I have to say that this story–which is much longer and more detailed than I’ve excerpted here–moved me to tears; first of rage, and then of inspiration. People like this will be the ones to build the foundation of a better future for the women of the area, if allowed. There is great hope that this movement will grow. Hear what Sabou Ibrahim, director of the National Hospital, has to say:
A fistula woman who is repaired and goes back to her village brings many changes…All the women get together and they talk about the risk of having a child so young.”
Before, I suppose these “fistula women” stayed away, shunned by all. Now they can go back and spread the word, and have a good chance of preventing this from happening to others.

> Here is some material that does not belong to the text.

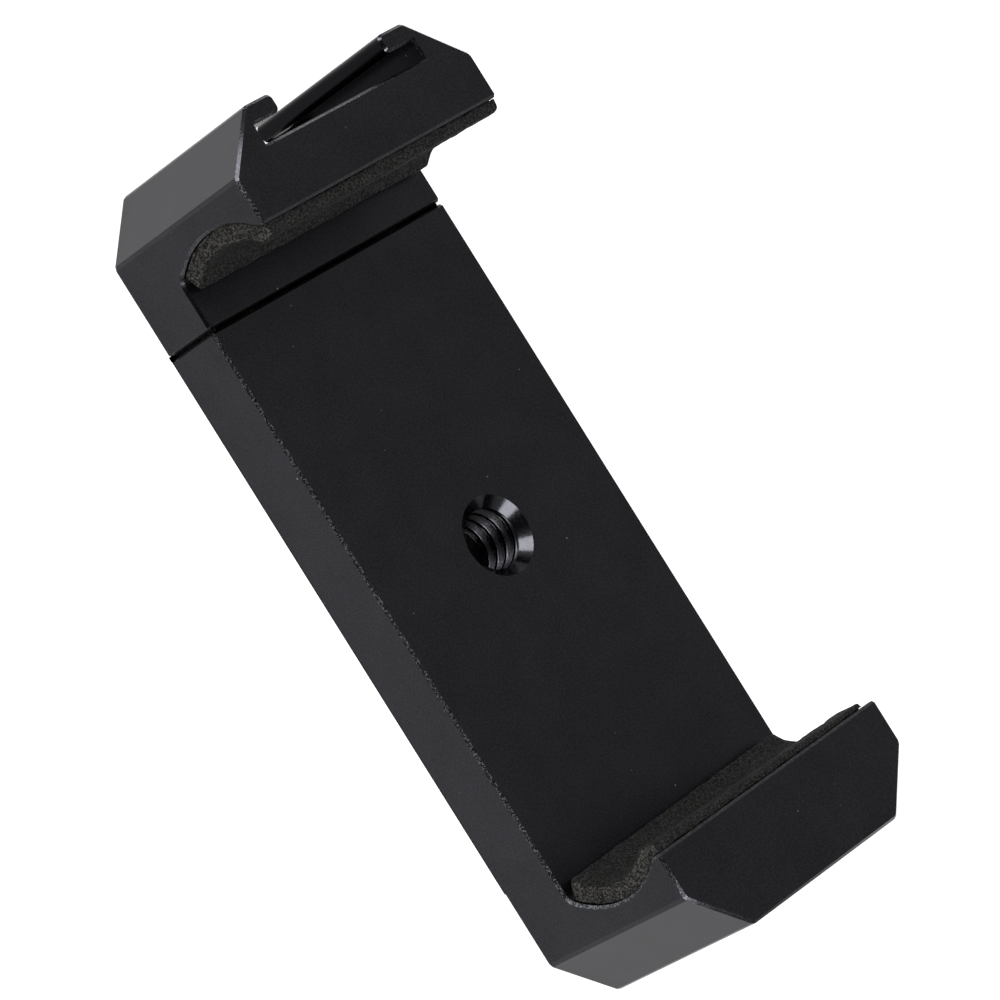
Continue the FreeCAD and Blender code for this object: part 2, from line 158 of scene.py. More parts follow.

The more people see it is in their own interest to decline to follow a traditional cultural dictate which has led in the past to so many blasted lives, the more people will feel comfortable doing so. Then the practice (and the fistulas) will disappear from these societies–and not a moment too soon.
ADDENDUM: I wanted to include a link to the agency sponsoring the American doctors, the International Organization for Women and Development, Inc., founded by Barbara and Ira Margolies of Rockville Center, NY, and also to give them a donation. But I couldn’t find a webite for the group. This was the closest I could come, a feature on one of the doctors. If anyone can get any better information on this organization than I was able to find, please post it in the comments section. Thanks.
ADDENDUM TO ADDENDUM: Reader Marianne has found the website, which is here. And this is the donations page. Thanks so much, Marianne!